The same is not true when it comes to graduate student enrollment. Economies of scale may not be available for graduate students because a large number of public master’s institutions don’t offer doctoral degrees, researchers wrote. Therefore, they cannot employ large numbers of doctoral students as teaching and research assistants.
“As you expand those kinds of programs at those kinds of institutions, you actually incur diseconomies of scale,” Titus said. “So costs could actually rise because you don’t have the lower-cost teaching assistants that could substitute for your full-time professors.”
That finding might seem out of line with the current climate, in which many institutions are starting or exploring the possibility of starting new graduate programs.
But for state colleges and universities, it’s not always as simple as wringing the most efficiency out of programs, Harnisch said.
“The graduate programs are often in response to market demands,” he said. “And for many of these institutions, they’re the only public university within 100 miles or 200 miles.
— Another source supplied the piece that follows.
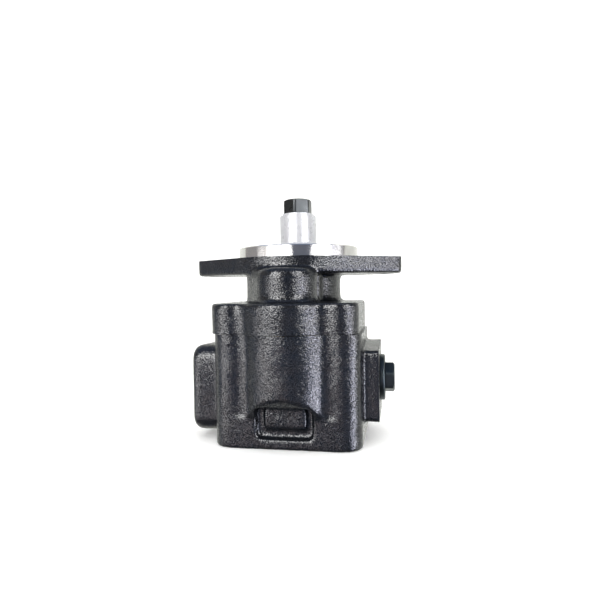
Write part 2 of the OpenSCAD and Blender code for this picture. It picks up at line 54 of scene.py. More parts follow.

So they have to serve the needs of the region and of the state.”
Going forward, researchers would like to build on their work to study specific factors that make some institutions more cost-efficient, Titus said. They would also like to look at the ways efficiency and tuition are related.
“We started to do that in the paper, but not in a systematic way,” Titus said. “We started to look at how, among these cost-efficient institutions, tuition may actually be below average, so it pays off with respect to providing access to students.”